§ **WHAT IS NEEDED**:
Write the data out again, exactly as given.

§ **Object modeling scripts**:
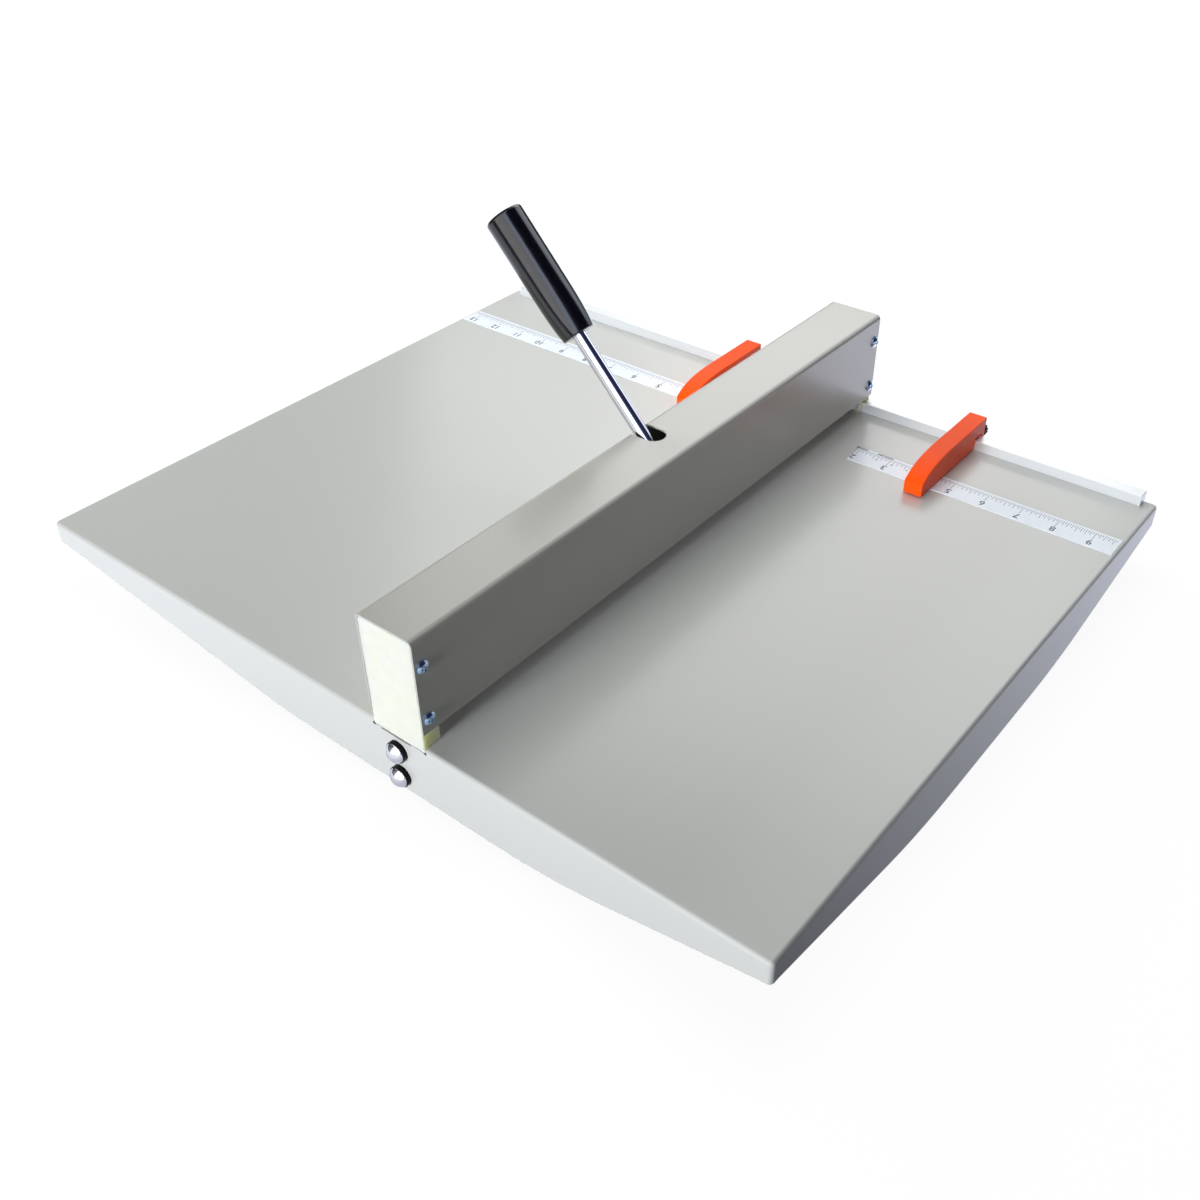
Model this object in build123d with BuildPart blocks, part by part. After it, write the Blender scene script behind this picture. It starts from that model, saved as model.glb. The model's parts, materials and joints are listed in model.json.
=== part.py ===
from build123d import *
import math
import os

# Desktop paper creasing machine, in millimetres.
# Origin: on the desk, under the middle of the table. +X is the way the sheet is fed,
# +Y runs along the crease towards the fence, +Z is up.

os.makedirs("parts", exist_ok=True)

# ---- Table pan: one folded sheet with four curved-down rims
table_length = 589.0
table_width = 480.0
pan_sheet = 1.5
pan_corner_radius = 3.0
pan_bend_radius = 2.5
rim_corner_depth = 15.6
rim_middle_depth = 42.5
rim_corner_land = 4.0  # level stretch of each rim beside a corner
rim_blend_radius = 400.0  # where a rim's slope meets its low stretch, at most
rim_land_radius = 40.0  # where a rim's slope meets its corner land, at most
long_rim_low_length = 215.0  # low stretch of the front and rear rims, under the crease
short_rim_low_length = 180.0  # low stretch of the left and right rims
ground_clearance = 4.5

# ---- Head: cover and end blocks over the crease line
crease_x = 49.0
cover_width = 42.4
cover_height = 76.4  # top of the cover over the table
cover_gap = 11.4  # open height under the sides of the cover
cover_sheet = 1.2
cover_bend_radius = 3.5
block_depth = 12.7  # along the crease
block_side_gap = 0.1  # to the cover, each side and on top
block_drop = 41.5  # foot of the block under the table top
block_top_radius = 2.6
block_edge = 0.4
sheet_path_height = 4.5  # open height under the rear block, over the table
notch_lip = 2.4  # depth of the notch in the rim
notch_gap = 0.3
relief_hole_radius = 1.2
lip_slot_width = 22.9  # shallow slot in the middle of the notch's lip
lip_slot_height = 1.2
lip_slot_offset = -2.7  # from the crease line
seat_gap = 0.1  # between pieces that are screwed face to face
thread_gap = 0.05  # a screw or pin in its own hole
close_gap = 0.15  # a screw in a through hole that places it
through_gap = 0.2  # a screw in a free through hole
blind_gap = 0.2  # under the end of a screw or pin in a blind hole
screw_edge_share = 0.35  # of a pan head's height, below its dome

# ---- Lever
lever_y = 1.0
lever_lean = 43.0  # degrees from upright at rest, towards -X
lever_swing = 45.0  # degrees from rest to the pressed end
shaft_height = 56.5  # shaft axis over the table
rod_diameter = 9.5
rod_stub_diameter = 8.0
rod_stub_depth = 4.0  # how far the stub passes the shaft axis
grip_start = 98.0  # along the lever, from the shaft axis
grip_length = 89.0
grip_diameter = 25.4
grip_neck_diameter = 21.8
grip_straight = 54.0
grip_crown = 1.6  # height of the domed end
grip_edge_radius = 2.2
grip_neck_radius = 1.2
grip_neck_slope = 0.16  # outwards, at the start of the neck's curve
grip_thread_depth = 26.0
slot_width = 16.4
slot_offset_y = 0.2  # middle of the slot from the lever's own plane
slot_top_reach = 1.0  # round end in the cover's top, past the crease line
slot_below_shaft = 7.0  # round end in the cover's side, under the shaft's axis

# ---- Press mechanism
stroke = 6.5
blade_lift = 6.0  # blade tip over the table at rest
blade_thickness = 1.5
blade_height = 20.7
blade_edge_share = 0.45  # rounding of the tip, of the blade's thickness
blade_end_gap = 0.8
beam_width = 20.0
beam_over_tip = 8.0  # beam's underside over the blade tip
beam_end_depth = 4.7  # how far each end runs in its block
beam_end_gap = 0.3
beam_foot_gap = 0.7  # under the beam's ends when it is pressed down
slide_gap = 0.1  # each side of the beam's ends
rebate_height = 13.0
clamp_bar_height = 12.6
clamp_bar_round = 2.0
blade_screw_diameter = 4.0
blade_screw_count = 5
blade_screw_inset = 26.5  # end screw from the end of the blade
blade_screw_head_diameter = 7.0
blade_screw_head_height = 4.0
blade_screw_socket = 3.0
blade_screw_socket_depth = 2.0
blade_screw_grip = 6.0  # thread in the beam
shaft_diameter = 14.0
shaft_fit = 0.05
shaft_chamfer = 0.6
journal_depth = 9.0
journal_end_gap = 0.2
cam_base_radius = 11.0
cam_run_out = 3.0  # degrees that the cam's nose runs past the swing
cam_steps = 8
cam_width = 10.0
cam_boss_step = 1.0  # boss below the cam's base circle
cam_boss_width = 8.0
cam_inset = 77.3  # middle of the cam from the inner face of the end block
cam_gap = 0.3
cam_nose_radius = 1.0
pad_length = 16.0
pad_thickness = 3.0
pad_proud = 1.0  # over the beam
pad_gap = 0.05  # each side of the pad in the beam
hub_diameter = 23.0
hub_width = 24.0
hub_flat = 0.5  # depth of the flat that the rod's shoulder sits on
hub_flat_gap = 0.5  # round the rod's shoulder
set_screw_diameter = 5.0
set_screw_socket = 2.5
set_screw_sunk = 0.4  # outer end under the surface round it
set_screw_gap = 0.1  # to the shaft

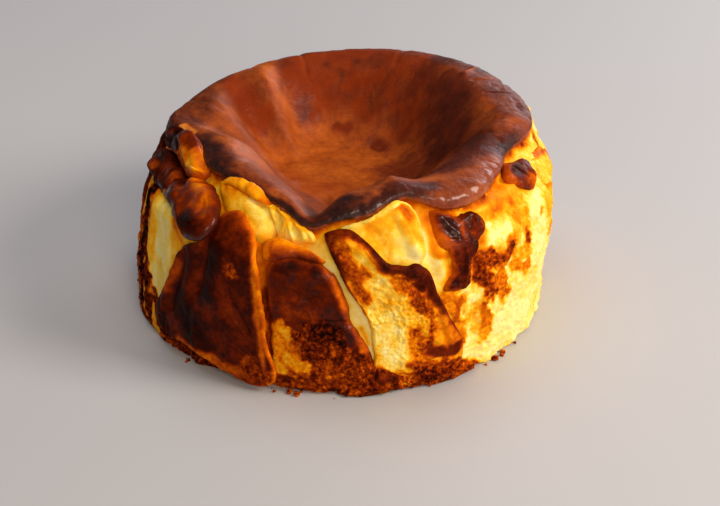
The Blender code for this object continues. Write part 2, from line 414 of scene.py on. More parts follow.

§ **PROBLEM SOLUTION**:
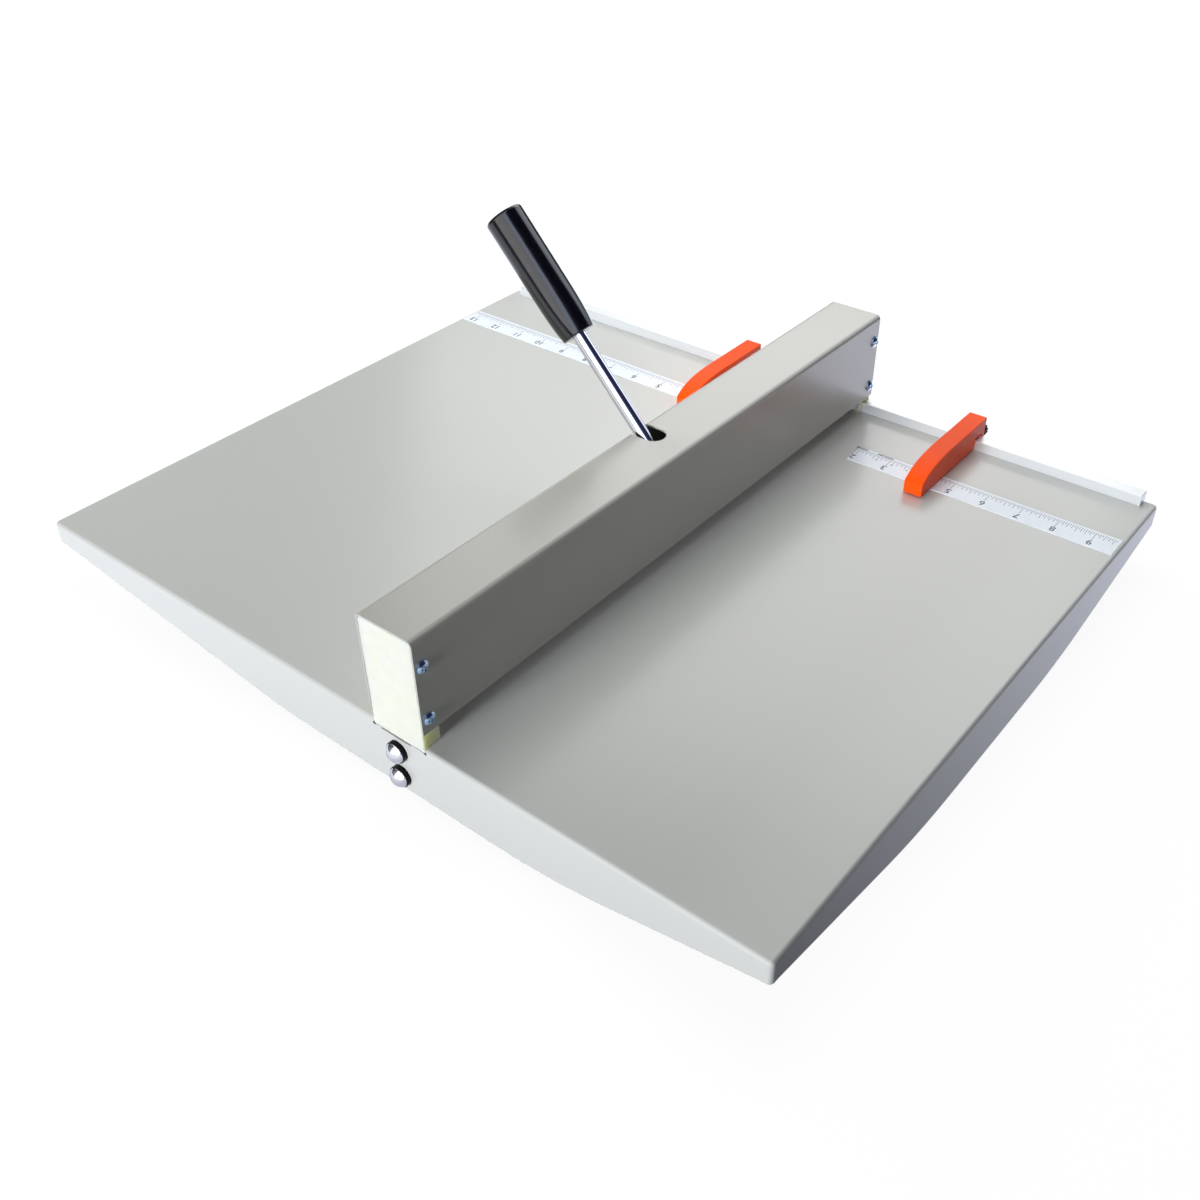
Model this object in build123d with BuildPart blocks, part by part. After it, write the Blender scene script behind this picture. It starts from that model, saved as model.glb. The model's parts, materials and joints are listed in model.json.
=== part.py ===
from build123d import *
import math
import os

# Desktop paper creasing machine, in millimetres.
# Origin: on the desk, under the middle of the table. +X is the way the sheet is fed,
# +Y runs along the crease towards the fence, +Z is up.

os.makedirs("parts", exist_ok=True)

# ---- Table pan: one folded sheet with four curved-down rims
table_length = 589.0
table_width = 480.0
pan_sheet = 1.5
pan_corner_radius = 3.0
pan_bend_radius = 2.5
rim_corner_depth = 15.6
rim_middle_depth = 42.5
rim_corner_land = 4.0  # level stretch of each rim beside a corner
rim_blend_radius = 400.0  # where a rim's slope meets its low stretch, at most
rim_land_radius = 40.0  # where a rim's slope meets its corner land, at most
long_rim_low_length = 215.0  # low stretch of the front and rear rims, under the crease
short_rim_low_length = 180.0  # low stretch of the left and right rims
ground_clearance = 4.5

# ---- Head: cover and end blocks over the crease line
crease_x = 49.0
cover_width = 42.4
cover_height = 76.4  # top of the cover over the table
cover_gap = 11.4  # open height under the sides of the cover
cover_sheet = 1.2
cover_bend_radius = 3.5
block_depth = 12.7  # along the crease
block_side_gap = 0.1  # to the cover, each side and on top
block_drop = 41.5  # foot of the block under the table top
block_top_radius = 2.6
block_edge = 0.4
sheet_path_height = 4.5  # open height under the rear block, over the table
notch_lip = 2.4  # depth of the notch in the rim
notch_gap = 0.3
relief_hole_radius = 1.2
lip_slot_width = 22.9  # shallow slot in the middle of the notch's lip
lip_slot_height = 1.2
lip_slot_offset = -2.7  # from the crease line
seat_gap = 0.1  # between pieces that are screwed face to face
thread_gap = 0.05  # a screw or pin in its own hole
close_gap = 0.15  # a screw in a through hole that places it
through_gap = 0.2  # a screw in a free through hole
blind_gap = 0.2  # under the end of a screw or pin in a blind hole
screw_edge_share = 0.35  # of a pan head's height, below its dome

# ---- Lever
lever_y = 1.0
lever_lean = 43.0  # degrees from upright at rest, towards -X
lever_swing = 45.0  # degrees from rest to the pressed end
shaft_height = 56.5  # shaft axis over the table
rod_diameter = 9.5
rod_stub_diameter = 8.0
rod_stub_depth = 4.0  # how far the stub passes the shaft axis
grip_start = 98.0  # along the lever, from the shaft axis
grip_length = 89.0
grip_diameter = 25.4
grip_neck_diameter = 21.8
grip_straight = 54.0
grip_crown = 1.6  # height of the domed end
grip_edge_radius = 2.2
grip_neck_radius = 1.2
grip_neck_slope = 0.16  # outwards, at the start of the neck's curve
grip_thread_depth = 26.0
slot_width = 16.4
slot_offset_y = 0.2  # middle of the slot from the lever's own plane
slot_top_reach = 1.0  # round end in the cover's top, past the crease line
slot_below_shaft = 7.0  # round end in the cover's side, under the shaft's axis

# ---- Press mechanism
stroke = 6.5
blade_lift = 6.0  # blade tip over the table at rest
blade_thickness = 1.5
blade_height = 20.7
blade_edge_share = 0.45  # rounding of the tip, of the blade's thickness
blade_end_gap = 0.8
beam_width = 20.0
beam_over_tip = 8.0  # beam's underside over the blade tip
beam_end_depth = 4.7  # how far each end runs in its block
beam_end_gap = 0.3
beam_foot_gap = 0.7  # under the beam's ends when it is pressed down
slide_gap = 0.1  # each side of the beam's ends
rebate_height = 13.0
clamp_bar_height = 12.6
clamp_bar_round = 2.0
blade_screw_diameter = 4.0
blade_screw_count = 5
blade_screw_inset = 26.5  # end screw from the end of the blade
blade_screw_head_diameter = 7.0
blade_screw_head_height = 4.0
blade_screw_socket = 3.0
blade_screw_socket_depth = 2.0
blade_screw_grip = 6.0  # thread in the beam
shaft_diameter = 14.0
shaft_fit = 0.05
shaft_chamfer = 0.6
journal_depth = 9.0
journal_end_gap = 0.2
cam_base_radius = 11.0
cam_run_out = 3.0  # degrees that the cam's nose runs past the swing
cam_steps = 8
cam_width = 10.0
cam_boss_step = 1.0  # boss below the cam's base circle
cam_boss_width = 8.0
cam_inset = 77.3  # middle of the cam from the inner face of the end block
cam_gap = 0.3
cam_nose_radius = 1.0
pad_length = 16.0
pad_thickness = 3.0
pad_proud = 1.0  # over the beam
pad_gap = 0.05  # each side of the pad in the beam
hub_diameter = 23.0
hub_width = 24.0
hub_flat = 0.5  # depth of the flat that the rod's shoulder sits on
hub_flat_gap = 0.5  # round the rod's shoulder
set_screw_diameter = 5.0
set_screw_socket = 2.5
set_screw_sunk = 0.4  # outer end under the surface round it
set_screw_gap = 0.1  # to the shaft

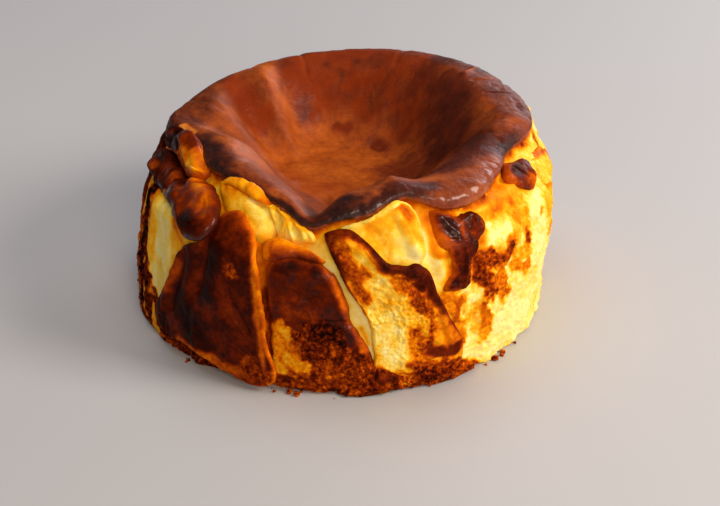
The Blender code for this object continues. Write part 2, from line 414 of scene.py on. More parts follow.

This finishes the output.